WRITTEN EXERCISE:
In the listing below, locate the line containing "of the standing ring" and the line containing "bpy.data.objects.remove(obj)". Output both of them and every line between, exactly as written, and nothing more.

DATASET EXCERPT:
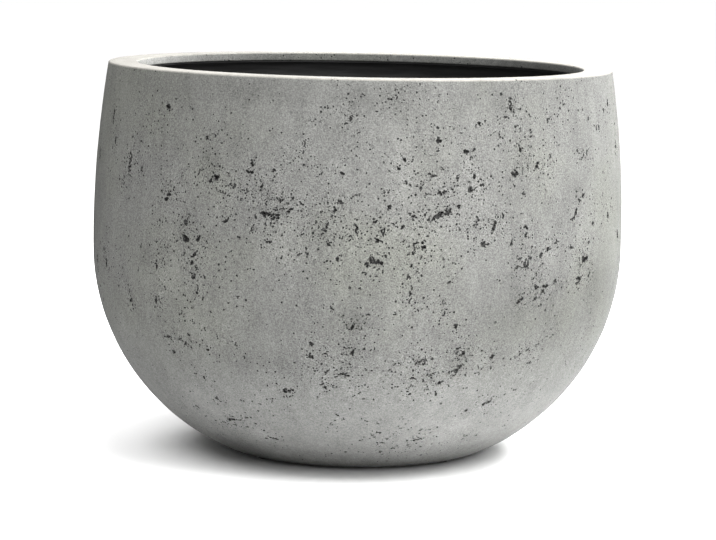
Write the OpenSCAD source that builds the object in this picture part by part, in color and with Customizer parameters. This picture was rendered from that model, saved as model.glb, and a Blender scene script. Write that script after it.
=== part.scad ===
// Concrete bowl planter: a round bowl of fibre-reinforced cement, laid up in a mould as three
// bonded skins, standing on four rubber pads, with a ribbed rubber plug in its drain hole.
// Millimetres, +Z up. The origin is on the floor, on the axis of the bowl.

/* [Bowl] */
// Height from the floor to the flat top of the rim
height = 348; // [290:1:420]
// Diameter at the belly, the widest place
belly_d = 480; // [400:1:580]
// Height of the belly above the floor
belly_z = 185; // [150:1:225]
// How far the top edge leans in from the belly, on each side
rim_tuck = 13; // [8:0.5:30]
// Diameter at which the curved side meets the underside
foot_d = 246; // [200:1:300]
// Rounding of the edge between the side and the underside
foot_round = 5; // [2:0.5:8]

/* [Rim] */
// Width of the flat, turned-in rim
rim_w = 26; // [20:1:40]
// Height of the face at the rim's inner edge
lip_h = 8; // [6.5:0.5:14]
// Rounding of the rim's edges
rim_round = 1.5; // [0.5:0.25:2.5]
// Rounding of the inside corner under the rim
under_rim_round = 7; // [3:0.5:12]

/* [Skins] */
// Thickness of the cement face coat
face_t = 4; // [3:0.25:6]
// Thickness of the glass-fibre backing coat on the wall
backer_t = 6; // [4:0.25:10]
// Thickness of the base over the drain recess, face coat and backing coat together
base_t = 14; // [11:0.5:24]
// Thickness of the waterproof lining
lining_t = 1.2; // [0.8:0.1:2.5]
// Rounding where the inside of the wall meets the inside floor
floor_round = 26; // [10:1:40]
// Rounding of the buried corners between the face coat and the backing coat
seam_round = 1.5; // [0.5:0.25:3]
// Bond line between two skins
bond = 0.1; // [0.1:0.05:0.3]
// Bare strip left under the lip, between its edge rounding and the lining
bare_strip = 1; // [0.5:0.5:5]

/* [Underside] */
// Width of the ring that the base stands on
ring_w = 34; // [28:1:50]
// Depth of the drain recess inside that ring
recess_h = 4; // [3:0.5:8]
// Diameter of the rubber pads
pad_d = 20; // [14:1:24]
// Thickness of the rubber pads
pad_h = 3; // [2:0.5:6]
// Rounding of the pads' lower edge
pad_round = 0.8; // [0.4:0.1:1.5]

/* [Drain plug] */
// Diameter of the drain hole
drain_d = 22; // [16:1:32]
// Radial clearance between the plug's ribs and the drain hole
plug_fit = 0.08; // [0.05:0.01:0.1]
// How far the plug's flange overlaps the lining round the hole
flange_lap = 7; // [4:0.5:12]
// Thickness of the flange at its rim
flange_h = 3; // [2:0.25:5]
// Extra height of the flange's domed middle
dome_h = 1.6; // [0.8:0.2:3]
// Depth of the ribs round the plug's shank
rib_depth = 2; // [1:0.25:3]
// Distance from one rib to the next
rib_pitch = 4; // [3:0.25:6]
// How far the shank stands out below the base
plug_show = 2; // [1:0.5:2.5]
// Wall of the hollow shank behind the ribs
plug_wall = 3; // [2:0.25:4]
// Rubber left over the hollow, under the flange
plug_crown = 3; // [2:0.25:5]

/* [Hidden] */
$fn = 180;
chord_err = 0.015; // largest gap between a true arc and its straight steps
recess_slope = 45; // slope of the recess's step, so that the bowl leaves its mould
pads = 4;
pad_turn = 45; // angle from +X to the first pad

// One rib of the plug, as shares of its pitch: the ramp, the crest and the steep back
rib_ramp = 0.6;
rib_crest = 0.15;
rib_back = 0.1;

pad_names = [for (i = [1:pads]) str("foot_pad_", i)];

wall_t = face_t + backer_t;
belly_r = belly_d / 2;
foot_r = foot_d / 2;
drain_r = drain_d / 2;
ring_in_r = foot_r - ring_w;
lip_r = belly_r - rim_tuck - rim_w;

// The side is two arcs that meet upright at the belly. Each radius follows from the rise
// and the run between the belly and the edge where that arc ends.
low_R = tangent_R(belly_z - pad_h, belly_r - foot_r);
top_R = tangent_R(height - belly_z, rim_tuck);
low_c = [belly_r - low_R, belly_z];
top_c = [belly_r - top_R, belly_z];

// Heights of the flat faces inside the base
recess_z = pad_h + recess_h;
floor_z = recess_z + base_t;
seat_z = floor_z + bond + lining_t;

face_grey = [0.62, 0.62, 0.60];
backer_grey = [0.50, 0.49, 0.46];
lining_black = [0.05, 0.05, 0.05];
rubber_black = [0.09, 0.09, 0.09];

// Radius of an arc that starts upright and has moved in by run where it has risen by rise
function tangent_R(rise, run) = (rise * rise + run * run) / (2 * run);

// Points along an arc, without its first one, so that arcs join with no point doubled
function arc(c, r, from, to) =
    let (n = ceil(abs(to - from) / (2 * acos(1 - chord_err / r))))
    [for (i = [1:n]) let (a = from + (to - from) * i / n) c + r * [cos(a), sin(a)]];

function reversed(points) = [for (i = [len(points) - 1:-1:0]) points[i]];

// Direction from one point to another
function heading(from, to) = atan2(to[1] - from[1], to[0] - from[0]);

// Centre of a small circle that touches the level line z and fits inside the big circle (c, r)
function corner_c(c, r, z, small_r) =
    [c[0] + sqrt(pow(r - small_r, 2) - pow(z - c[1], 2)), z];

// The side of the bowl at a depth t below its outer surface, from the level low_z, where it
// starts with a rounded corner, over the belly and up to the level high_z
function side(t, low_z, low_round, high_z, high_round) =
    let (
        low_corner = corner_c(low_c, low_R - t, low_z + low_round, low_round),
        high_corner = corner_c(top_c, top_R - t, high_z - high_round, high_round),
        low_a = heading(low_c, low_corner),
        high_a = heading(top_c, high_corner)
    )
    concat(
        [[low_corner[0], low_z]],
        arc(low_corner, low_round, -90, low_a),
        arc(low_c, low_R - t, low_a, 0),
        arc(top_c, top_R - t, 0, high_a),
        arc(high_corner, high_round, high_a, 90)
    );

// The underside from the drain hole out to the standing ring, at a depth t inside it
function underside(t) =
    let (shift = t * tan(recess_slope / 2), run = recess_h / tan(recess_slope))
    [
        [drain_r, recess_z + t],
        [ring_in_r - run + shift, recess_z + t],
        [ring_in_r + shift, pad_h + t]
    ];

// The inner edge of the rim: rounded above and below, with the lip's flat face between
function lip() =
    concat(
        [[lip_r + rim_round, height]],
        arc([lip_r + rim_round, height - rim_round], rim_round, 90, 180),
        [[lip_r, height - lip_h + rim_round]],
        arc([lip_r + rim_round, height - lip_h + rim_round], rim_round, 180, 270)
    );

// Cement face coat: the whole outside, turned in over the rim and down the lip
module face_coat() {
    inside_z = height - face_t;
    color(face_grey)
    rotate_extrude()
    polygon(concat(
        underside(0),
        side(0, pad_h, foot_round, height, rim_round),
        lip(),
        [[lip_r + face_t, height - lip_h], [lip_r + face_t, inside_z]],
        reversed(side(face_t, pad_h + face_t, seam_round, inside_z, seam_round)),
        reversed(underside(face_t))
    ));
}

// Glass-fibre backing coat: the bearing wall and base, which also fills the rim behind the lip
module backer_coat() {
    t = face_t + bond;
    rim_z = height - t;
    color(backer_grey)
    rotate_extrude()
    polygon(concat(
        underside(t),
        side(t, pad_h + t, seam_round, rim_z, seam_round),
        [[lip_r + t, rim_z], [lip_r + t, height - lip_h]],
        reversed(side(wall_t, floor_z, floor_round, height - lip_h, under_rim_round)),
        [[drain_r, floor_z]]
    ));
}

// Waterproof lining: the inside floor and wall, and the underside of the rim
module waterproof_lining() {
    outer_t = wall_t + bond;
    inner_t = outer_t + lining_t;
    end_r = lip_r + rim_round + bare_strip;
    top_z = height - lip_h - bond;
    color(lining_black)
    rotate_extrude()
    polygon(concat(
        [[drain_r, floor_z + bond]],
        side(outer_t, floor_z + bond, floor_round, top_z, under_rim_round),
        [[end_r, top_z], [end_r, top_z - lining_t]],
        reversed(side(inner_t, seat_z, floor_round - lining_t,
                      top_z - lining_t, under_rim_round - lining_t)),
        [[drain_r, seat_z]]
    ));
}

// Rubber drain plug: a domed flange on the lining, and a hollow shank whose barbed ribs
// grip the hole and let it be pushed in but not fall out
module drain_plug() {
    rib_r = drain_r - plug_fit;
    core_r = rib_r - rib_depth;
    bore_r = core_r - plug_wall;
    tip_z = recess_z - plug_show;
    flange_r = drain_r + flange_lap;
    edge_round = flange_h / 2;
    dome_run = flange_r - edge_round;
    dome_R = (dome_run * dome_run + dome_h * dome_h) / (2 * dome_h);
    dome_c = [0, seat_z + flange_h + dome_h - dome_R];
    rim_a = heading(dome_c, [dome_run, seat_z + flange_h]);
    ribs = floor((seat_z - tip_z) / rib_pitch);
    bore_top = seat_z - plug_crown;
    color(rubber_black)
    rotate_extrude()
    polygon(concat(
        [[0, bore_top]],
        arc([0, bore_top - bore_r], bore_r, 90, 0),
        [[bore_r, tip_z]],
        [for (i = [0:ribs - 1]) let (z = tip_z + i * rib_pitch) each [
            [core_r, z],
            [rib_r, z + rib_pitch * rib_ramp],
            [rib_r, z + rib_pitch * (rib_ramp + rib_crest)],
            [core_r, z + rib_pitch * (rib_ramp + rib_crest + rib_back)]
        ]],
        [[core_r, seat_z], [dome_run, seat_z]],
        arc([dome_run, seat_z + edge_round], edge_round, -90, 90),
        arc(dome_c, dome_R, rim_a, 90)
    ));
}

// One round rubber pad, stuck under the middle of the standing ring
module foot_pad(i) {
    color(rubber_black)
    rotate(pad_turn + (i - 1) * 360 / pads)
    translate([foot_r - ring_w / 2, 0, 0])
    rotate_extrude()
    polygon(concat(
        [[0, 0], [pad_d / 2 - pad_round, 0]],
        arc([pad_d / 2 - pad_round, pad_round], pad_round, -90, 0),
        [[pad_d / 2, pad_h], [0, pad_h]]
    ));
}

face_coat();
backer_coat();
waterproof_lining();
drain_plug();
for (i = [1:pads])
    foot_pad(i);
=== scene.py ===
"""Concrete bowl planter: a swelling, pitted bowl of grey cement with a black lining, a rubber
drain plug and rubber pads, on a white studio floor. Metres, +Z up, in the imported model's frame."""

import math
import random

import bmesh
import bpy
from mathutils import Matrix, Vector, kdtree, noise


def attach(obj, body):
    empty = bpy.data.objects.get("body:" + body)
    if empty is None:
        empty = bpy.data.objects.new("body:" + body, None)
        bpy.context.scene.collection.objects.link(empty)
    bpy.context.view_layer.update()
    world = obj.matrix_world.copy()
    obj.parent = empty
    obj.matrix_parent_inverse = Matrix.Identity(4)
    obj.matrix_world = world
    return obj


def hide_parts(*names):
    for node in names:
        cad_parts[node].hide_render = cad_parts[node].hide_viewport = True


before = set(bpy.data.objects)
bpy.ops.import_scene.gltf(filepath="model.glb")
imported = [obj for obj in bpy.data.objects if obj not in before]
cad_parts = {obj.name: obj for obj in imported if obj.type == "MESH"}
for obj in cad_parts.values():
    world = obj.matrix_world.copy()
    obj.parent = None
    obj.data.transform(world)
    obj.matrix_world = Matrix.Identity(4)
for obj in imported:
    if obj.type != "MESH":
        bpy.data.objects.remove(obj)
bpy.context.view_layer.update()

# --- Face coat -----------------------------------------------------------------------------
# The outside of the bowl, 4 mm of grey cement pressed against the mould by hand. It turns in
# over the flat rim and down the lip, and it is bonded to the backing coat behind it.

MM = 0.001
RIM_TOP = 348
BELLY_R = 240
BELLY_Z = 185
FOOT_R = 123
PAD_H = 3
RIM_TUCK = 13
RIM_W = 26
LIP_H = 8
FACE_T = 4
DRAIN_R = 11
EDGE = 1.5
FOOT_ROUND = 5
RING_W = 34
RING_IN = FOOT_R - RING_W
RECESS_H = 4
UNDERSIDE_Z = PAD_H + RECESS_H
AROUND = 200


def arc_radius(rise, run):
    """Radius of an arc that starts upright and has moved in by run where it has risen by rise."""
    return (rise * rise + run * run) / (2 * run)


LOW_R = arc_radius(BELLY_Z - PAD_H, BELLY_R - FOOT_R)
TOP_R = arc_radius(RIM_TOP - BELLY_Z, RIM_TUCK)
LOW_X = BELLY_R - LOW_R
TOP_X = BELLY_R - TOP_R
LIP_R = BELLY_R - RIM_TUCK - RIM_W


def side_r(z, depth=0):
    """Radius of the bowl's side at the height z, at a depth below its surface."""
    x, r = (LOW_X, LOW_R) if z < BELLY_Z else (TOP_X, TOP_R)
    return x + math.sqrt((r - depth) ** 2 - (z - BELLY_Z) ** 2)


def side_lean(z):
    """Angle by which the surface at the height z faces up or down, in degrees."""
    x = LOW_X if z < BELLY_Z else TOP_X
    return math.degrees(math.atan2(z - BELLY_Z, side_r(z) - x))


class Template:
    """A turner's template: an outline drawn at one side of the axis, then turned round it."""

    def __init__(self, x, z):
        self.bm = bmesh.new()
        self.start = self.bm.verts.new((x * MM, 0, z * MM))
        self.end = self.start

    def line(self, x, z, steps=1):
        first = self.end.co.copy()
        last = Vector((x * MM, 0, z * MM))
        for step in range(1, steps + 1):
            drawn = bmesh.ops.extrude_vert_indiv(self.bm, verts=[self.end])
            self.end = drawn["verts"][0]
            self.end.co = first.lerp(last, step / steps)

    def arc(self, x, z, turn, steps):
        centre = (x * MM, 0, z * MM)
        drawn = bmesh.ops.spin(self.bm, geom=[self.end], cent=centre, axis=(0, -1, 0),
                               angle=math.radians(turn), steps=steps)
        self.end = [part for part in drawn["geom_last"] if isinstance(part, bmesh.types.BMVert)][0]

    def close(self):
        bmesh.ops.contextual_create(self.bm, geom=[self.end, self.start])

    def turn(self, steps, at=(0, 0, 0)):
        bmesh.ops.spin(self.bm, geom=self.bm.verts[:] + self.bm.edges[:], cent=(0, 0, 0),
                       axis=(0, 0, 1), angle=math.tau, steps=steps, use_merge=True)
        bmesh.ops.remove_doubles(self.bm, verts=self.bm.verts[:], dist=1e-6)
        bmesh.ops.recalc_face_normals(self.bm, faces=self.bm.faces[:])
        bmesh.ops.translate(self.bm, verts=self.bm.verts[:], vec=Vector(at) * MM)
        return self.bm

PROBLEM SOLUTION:
// One round rubber pad, stuck under the middle of the standing ring
module foot_pad(i) {
    color(rubber_black)
    rotate(pad_turn + (i - 1) * 360 / pads)
    translate([foot_r - ring_w / 2, 0, 0])
    rotate_extrude()
    polygon(concat(
        [[0, 0], [pad_d / 2 - pad_round, 0]],
        arc([pad_d / 2 - pad_round, pad_round], pad_round, -90, 0),
        [[pad_d / 2, pad_h], [0, pad_h]]
    ));
}

face_coat();
backer_coat();
waterproof_lining();
drain_plug();
for (i = [1:pads])
    foot_pad(i);
=== scene.py ===
"""Concrete bowl planter: a swelling, pitted bowl of grey cement with a black lining, a rubber
drain plug and rubber pads, on a white studio floor. Metres, +Z up, in the imported model's frame."""

import math
import random

import bmesh
import bpy
from mathutils import Matrix, Vector, kdtree, noise


def attach(obj, body):
    empty = bpy.data.objects.get("body:" + body)
    if empty is None:
        empty = bpy.data.objects.new("body:" + body, None)
        bpy.context.scene.collection.objects.link(empty)
    bpy.context.view_layer.update()
    world = obj.matrix_world.copy()
    obj.parent = empty
    obj.matrix_parent_inverse = Matrix.Identity(4)
    obj.matrix_world = world
    return obj


def hide_parts(*names):
    for node in names:
        cad_parts[node].hide_render = cad_parts[node].hide_viewport = True


before = set(bpy.data.objects)
bpy.ops.import_scene.gltf(filepath="model.glb")
imported = [obj for obj in bpy.data.objects if obj not in before]
cad_parts = {obj.name: obj for obj in imported if obj.type == "MESH"}
for obj in cad_parts.values():
    world = obj.matrix_world.copy()
    obj.parent = None
    obj.data.transform(world)
    obj.matrix_world = Matrix.Identity(4)
for obj in imported:
    if obj.type != "MESH":
        bpy.data.objects.remove(obj)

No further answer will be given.